Tune evaluators for utility evaluations

Machine learning affinity requires machine learning models with tuned hyperparameters, SynMeter provides 8 commonly-used machine learning models and their configurations in ./exp/evaluators.
You can tune these evaluators on your customized dataset:

python scripts/tune_evaluator.py -d [dataset] -c [cuda]

Tune synthesizer

We provide a unified tuning objective for model tuning, thus, all kinds of synthesizers can be tuned by just a single command:

python scripts/tune_synthesizer.py -d [dataset] -m [synthesizer] -s [seed] -c [cuda]

Train synthesizer

After tuning, a configuration should be recorded to /exp/dataset/synthesizer, SynMeter can use it to train and store the synthesizer:

python scripts/train_synthesizer.py -d [dataset] -m [synthesizer] -s [seed] -c [cuda]

Evaluate synthesizer

Assessing the fidelity of the synthetic data:

python scripts/eval_fidelity.py -d [dataset] -m [synthesizer] -s [seed] -t [target]

Assessing the privacy of the synthetic data:

python scripts/eval_privacy.py -d [dataset] -m [synthesizer] -s [seed]

Assessing the utility of the synthetic data:

python scripts/eval_utility.py -d [dataset] -m [synthesizer] -s [seed]

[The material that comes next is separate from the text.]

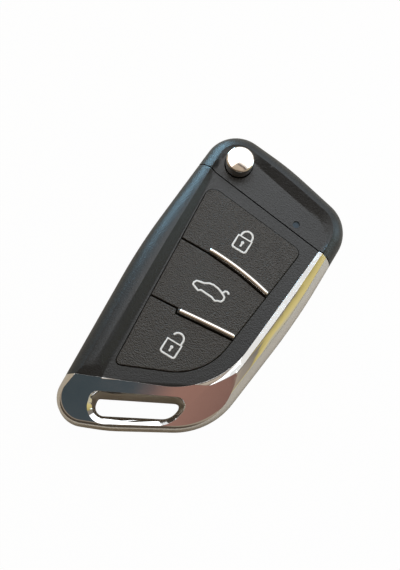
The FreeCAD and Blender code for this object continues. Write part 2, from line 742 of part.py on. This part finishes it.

The results of the evaluations should be saved under the corresponding dictionary /exp/dataset/synthesizer.

Customize your own synthesizer

One advantage of SynMeter is to provide the easiest way to add new synthesis algorithms, three steps are needed:

Write new synthesis code in modularity into ./synthesizer/my_synthesiszer
Create a base configuration in ./exp/base_config.
Create a calling python function in ./synthesizer, which contain three functions: train, sample, and tune.

Then, you are free to tune, run, and test the new synthesizer!

? Methods

Statistical Methods

Method	Type	Description	Reference
MST	DP	The method uses probabilistic graphical models to learn the dependence of low-dimensional marginals for data synthesis.	Paper, Code
PrivSyn	DP	A non-parametric DP synthesizer, which iteratively updates the synthetic dataset to make it match the target noise marginals.	Paper, Code

Generative Adversarial Networks (GANs)

Method	Type	Description	Reference
CTGAN	HP	A conditional generative adversarial network that can handle tabular data.	Paper, Code
PATE-GAN	DP	The method uses the Private Aggregation of Teacher Ensembles (PATE) framework and applies it to GANs.	Paper, Code

Variational Autoencoders (VAE)

Method	Type	Description	Reference
TVAE	HP	A conditional VAE network which can handle tabular data.	Paper, Code

Diffusion Models

Method	Type	Description	Reference
TabDDPM	HP	Use diffusion model for tabular data synthesis	Paper, Code
TabSyn	HP	Use latent diffusion model and VAE for synthesis.	Paper, Code
TableDiffusion	DP	Generating tabular datasets under differential privacy.	Paper, Code

Large Language Model (LLM)-based Models

Method	Type	Description	Reference
GReaT	HP	Use LLM to fine tune a tabular dataset.	Paper, Code
REaLTabFormer	HP	Use GPT-2 to learn the relational dependence of tabular data.	Paper, Code

⚡ Evaluation Metrics

Fidelity metrics: we consider the Wasserstein distance as a principled fidelity metric, which is calculated by all one and two-way marginals.
Privacy metrics: we devise the Membership Disclosure Score (MDS) to measure the membership privacy risks of both HP and DP synthesizers.
Utility metrics: we use machine learning affinity and query error to measure the utility of synthetic data.

Please see our paper for details and usages.